The measures in both Norway criminalising johns and decriminalising sex workers, and in New Zealand decriminalising both -
appear to have had positive results for women being able to report assaults and have had positive effects on prostitute safety.
In practice in Norway few johns are arrested by police hunting them, it is an easier legal mechanism for when a sex worker reports a crime of direct assault or sexual behaviour under threat of direct violence, for that john to be successfully prosecuted.

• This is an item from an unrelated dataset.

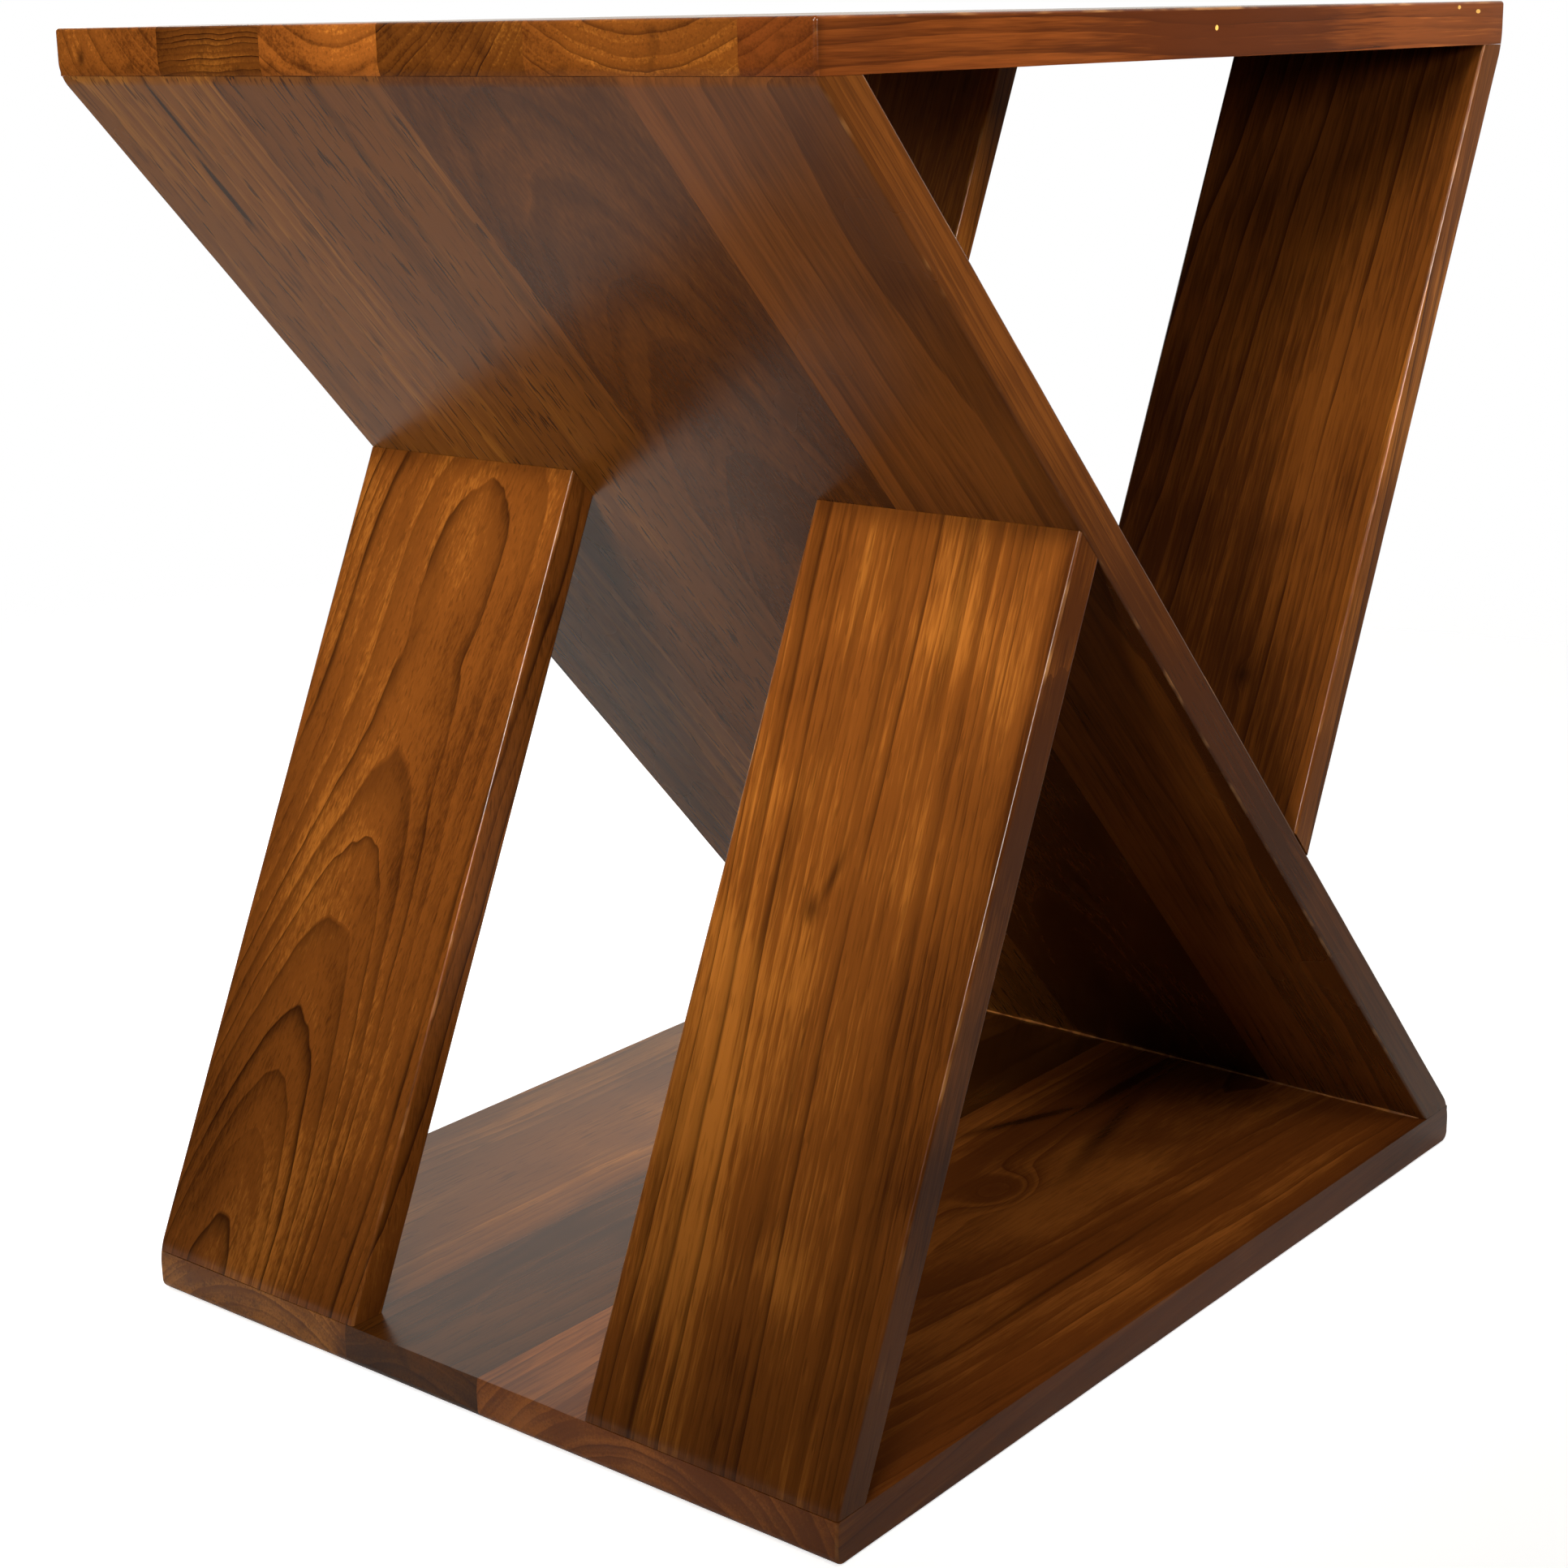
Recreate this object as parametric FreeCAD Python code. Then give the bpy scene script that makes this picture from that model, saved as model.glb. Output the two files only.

In New Zealand some claim that the legalisation has made no difference at all to efforts to stop prostitution of children:
They ask “Why is it that there have been no prosecutions of buyers of under age sex since the law was introduced in mid-2003? Some 60% of these children and young people were identified by Police as being involved in street prostitution and therefore visible. The men who take advantage of them are also visible. A majority of these public transactions are taking place in one Police District. If the law was taken seriously then one would expect to see these predators appearing before the courts.”
http://www.scoop.co.nz/stories/PO0504/S00256.htm
There was a international survey of johns in about 2002 which found something like a fifth saying they prefered under 18s and four fifths saying they prefered under 25s, and child sex abuse is still continuing within the sex industry.